Indeed, as Jason DeParle, the author of the lengthy NYT magazine article observed, the Philippines has exported labor for at least 100 years. The pineapple plantation workers of Hawaii, who left the Philippines in the early 1900s come to mind. Greg Macabenta traced an early colony of Filipinos in the New Orleans area, descendants of Filipinos who might have jumped ship during the Galleon trade between Acapulco and Manila.
This modern migration we are seeing today took shape 30 years ago under Ferdinand Marcos. And we were not alone. A number of Asian and Latin American countries were sending migrants abroad for the same reasons. A growing number of economists see migrants, and the money they send home, DeParle wrote, as a part of the solution to global poverty.
This view of effectively making the poor pay for development is distasteful. "It risks obscuring the personal price that migrants and their families pay. It could be used to gloss over, or even justify, the exploitation of workers. And it could offer rich countries an excuse for cutting foreign aid and other development efforts," DeParle wrote.
The worse part is how the phenomenon makes it easy for governments to develop a dependence on worker remittances. Migrants all over the world, according to DeParle, sent home some $300 billion last year. In contrast, the world spent $104 billion on foreign aid.
According to DeParle, the Philippines, which received $15 billion in formal remittances in 2006, ranked fourth among developing countries behind India ($25 billion), China ($24 billion) and Mexico ($24 billion). "Remittances make up three percent of the GDP in Mexico but 14% in the Philippines.
DeParle continues: "Despite fears that the money goes to waste, a growing literature shows positive effects. Remittances cut the poverty rate by 11% in Uganda and six percent in Bangladesh, according to studies cited by the World Bank, and raised education levels in El Salvador and the Philippines.
"Being private, the money is less susceptible to corruption than foreign aid; it is also better aimed at the needy and 'countercyclical' — it rises in response to slumps and natural disasters. Remittances help reduce government borrowing costs, saving the Philippines about half a billion dollars in interest each year… And consumption among the poor is hardly a bad thing."

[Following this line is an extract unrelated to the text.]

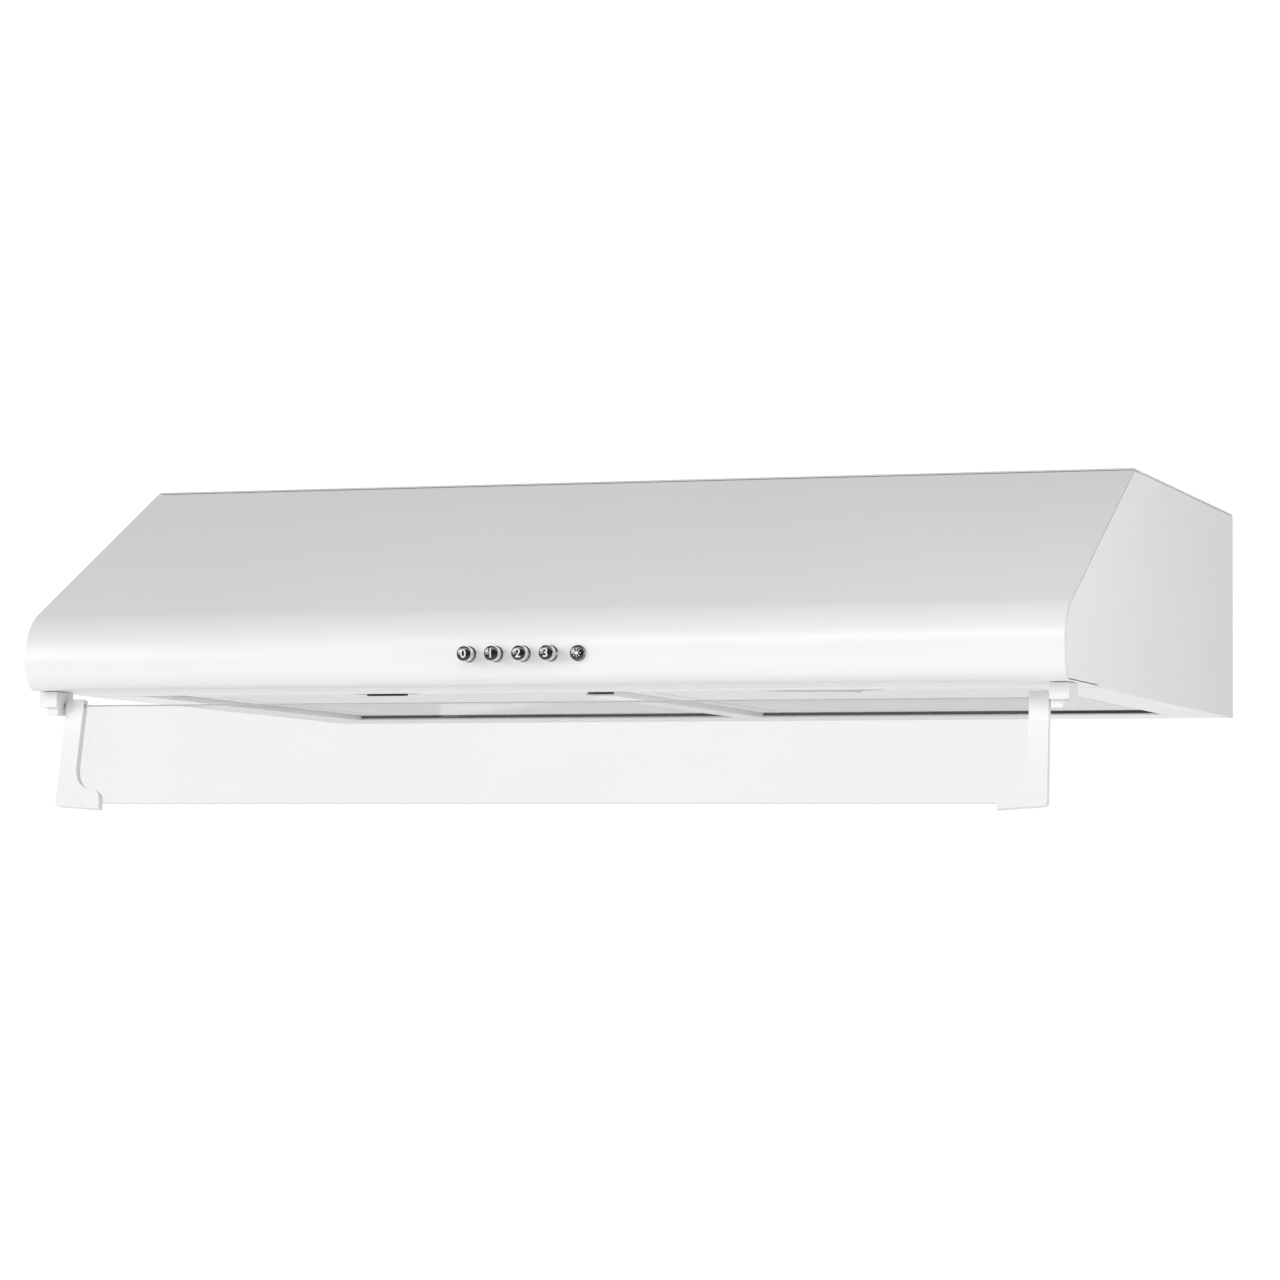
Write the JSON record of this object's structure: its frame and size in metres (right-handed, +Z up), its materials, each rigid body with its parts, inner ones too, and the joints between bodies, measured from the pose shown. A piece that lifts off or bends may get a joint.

The downside, DeParle writes, "is the risk of dependency, among individuals waiting for a check or for rulers (like Marcos) who use the money to avoid economic reforms… No country has escaped poverty with remittances alone. 'Remittances can't solve structural problems,' said Kathleen Newland of the Migration Policy Institute, a Washington research group. 'Remittances can't compensate for corrupt governments, nepotism, incompetence or communal conflict…'"
Then… there are the social costs. "Among the biggest worries, in the Philippines and beyond, are the 'left behind' kids, who are alternately portrayed as dangerous hoodlums and consumerist brats. Some people fear that their gadgets and clothes, sent from guilty parents abroad, corrupt village values."
Still, studies have found out that overall, "the migrants' kids did better in school, had better physical health, experienced less anxiety and were more likely to attend church…one theory is that remittances compensate for the missing parent's care. The study found migrants' kids taller and heavier than their counterparts, suggesting higher caloric intake, and much more likely to attend private school… There is no doubt that migration has costs… The point is that not migrating has costs, too — the cost of wrenching poverty."
The growth in migration, DeParle admits, "has roiled the West, but demographic logic suggests it will only continue. Aging industrial economies need workers. People in poor countries need jobs. Transportation and communication have made moving easier. And the potential economic gains are at record highs… with about one Filipino worker in seven abroad at any given time, migration is to the Philippines what cars once were to Detroit: its civil religion. A million Overseas Filipino Workers left last year, enough to fill six 747s a day."
This is why for me, the OFW phenomenon is a source of hope for the future. As I told a group of foreign businessmen last week, " with all our negatives in factors of production important to investors, it seems our real plus factor lies with our human resource. I am banking my hope in that large population of OFWs who will one day come home with new ideas, new dreams and a stronger determination to make political leaders accountable."
The world knows from first hand experience with our OFWs that we are good workers and top notch professionals, making them the best incentive to come here and invest. And one of these days, their talents would be used to bring to the motherland the economic gains they helped bring for the countries they worked in.
Summa cum laude
Mikaela Irene Fudolig, a 16-year-old graduated last weekend with a degree in BS Physics and with the highest academic honor of summa cum laude. She has a 1.099 grade point average. She is the youngest student to graduate from the UP in recent years and one of only two admitted to the state university without a high school diploma and without taking the UP College Admission Test, ANC reported.
I am glad there is an early placement program at UP to take care of gifted students like her. She was only 11 when she started taking college level courses at the university. I am sure we have many other students like her whose world class brains are being wasted in an educational system that provide them little challenge.
One other great thing… she isn't taking up nursing to work abroad. She is staying on at UP to teach. My congratulations to her, her parents and the UP professors who conceived and implemented the program! Let us now look for more Mikaelas out there and give them the education that they need.